Friends, come and sing with us,

Let's fill the world with new hope.

== Follow-up ==
- In 1982, TTV celebrated the 20th anniversary of "Stars Gathering" by airing a special program called "Variety Show"(綜藝大出擊), produced by TTV's programming department. The program was hosted by Chang Li-min and Yu Tian and featured clips of Qing Shan hosting the "Stars Gathering". In May 2020, the full version of "Variety Show" was released on the official TTV YouTube channel.
- In May 1983, TTV aired a special program titled "Remembrance of the Stars: In Memory of Guan Hua-shi" (懷念群星會：紀念關華石) to commemorate the passing of Guan Hua-shi. The program was hosted by Lei Ming.
- From September 15, 1985, to March 30, 1986, Taiwan Television Corporation (TTV) aired "Group Star Fly" (群星飛躍), a singing program produced by Jiang Ji-xiong and Cui Chang-hua and hosted by Fang Fangfang. The program, which aired every Sunday from 5:00 to 6:00 pm, featured a large number of veteran singers from Stars Gathering who sang classic songs from the 1960s in a soothing atmosphere.
- On October 10, 1987, TTV celebrated its 25th anniversary with a special program called "A Hundred Minutes of Review" (一百分鐘回顧). Hosted by Shen Chi, the program featured singers from "Stars Gathering" performing 25 famous songs, accompanied by set designs and artistic designs reminiscent of the original show.
- In April 1988, TTV broadcast a special program titled "Ode to the Stars: An Album in Memory of Shenzhi"(群星頌：懷念慎芝zhuan) to honor the passing of Shen Chi. The program was produced by TTV's program department, with Pang Yi-an serving as the producer, Chen Jun-tian as the scriptwriter, and Huang Chi-hung as the art director. Li Li-hsia, a TTV announcer, narrated the program, while Chang Kuang-hsun, a production assistant of "Stars Gathering," directed the program, and Kuo-Tung Hsu served as the camera operator. Many of Shen Chi's closest friends and the stars of "Stars Gathering" were involved in the program.

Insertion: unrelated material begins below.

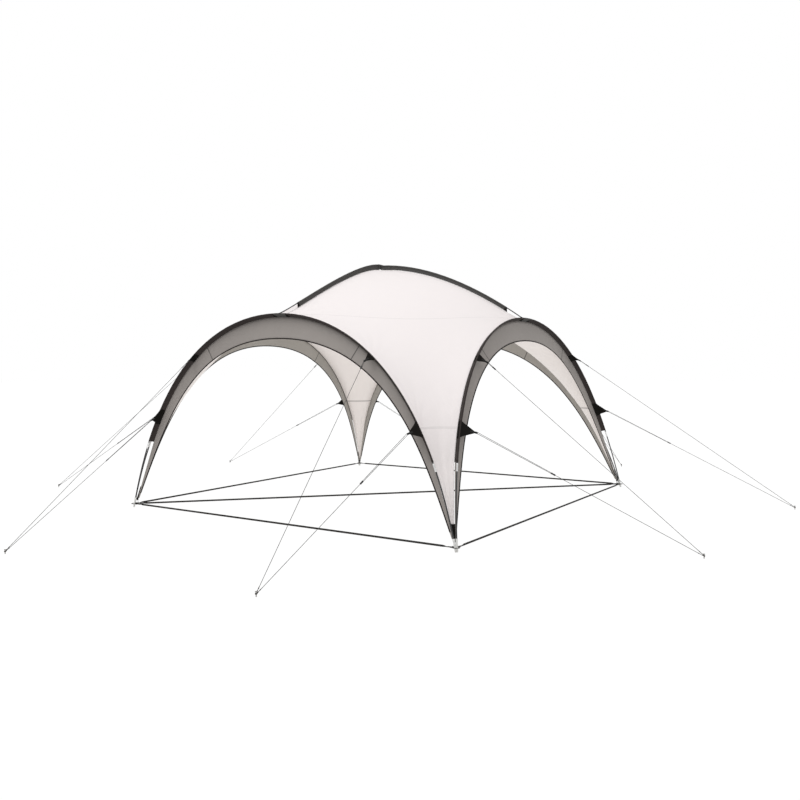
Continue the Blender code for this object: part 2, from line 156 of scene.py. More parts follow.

- Stars Gathering was aired briefly again in 1993 and 1994. It was hosted by Zhao Ning and accompanied by the TTV Orchestra. The show originally aired on November 21, 1993, from 23:10 to 00:40, and then every Monday and Tuesday from February 14 to April 13, 1994, from 23:00 to 23:30.  It was called "The Second-Generation Stars Gathering".
- On May 7, 1998, a concert was held at the Sun Yat-sen Memorial Hall in Taipei to commemorate the 10th anniversary of Shenzhi's death. The event was organized by Bao Rong, the director of the Cross-Straits Academic and Cultural Exchange Association and a member of the Arts and Cultural Exchange Committee. The concert was titled "1998 Group Concert of Remembrance Songs" (1998群星會懷念歌曲演唱會).
- In 2002, on the eve of its 40th anniversary, the General Manager of Taiwan Television (TTV), Hu Yuan-hui, the Deputy General Managers, Gu An-sheng and Shi Huan-lin, personally cooked a special TV dinner named "TTV Chang Hong"(台視長) under the guidance of Fu Pei-mei. The dishes were named after classic TTV programs, including "A Dowry for a Carriage" (嫁妝一牛車), "Rogue Professor" (流氓教授), "Stars Gathering," "Eight Thousand Li of Cloud and Moon" (八千里路雲和月) and "Strong batting" (強棒出擊).
- On January 24, 2005, "Taiwan Television Stars Gathering", produced by Zhang Fu and hosted by Ye Ai-ling and Xu Xiao-shun, began airing, and was referred to as the "third generation of Stars Gathering." After Xu Xiao-shun resigned, Ye Ai-ling and Luo Shi-feng took over as hosts. The program was discontinued on April 12, 2006.
- After the broadcast of "Taiwan Television Stars Gathering" was discontinued, from 2008 to 2009, Taiwan Interactive Television Company (TITV) purchased the internet broadcasting rights of "Taiwan Television Stars Gathering" and renamed it "Asian Stars Night "(亞洲群星會)which was broadcast on the Asian Fusion Channel (then Chunghwa Telecom MOD channel 33).
- On May 8, 2011, Hua Feng Culture organized a concert titled "2011 Golden Melody Awards Concert – Stars Singing and Celebrating 50 Years" (2011金嗓金曲演唱會- 群星歡唱50年)at the Sun Yat-sen Memorial Hall in Taipei. The event featured several singers from "Stars Gathering", including Wang Hui-lian, Kong Lan-xun, Wu Jing-han, Qing Shan, Jin Yan, Mei Dai, Ji Lu-xia, Qin Mi, Sun Pu-sheng, Tsai Yi-hong, Yan He-ting, and Yi Ru, who performed at the concert. Former TTV orchestra conductor Yang Shui-jin also called upon musicians who had previously served as accompanists for "Stars Gathering" to accompany the performers.
- In a January 28, 2020, interview with the Central News Agency (CNA), Bai Jia-li revealed that singers were paid NT$750 for each performance on "Stars Gathering", while she received NT$6,000 for hosting an episode of the show. She further stated that grassroots civil servants in Taiwan earned around NT$1,600 per month in the 1970s.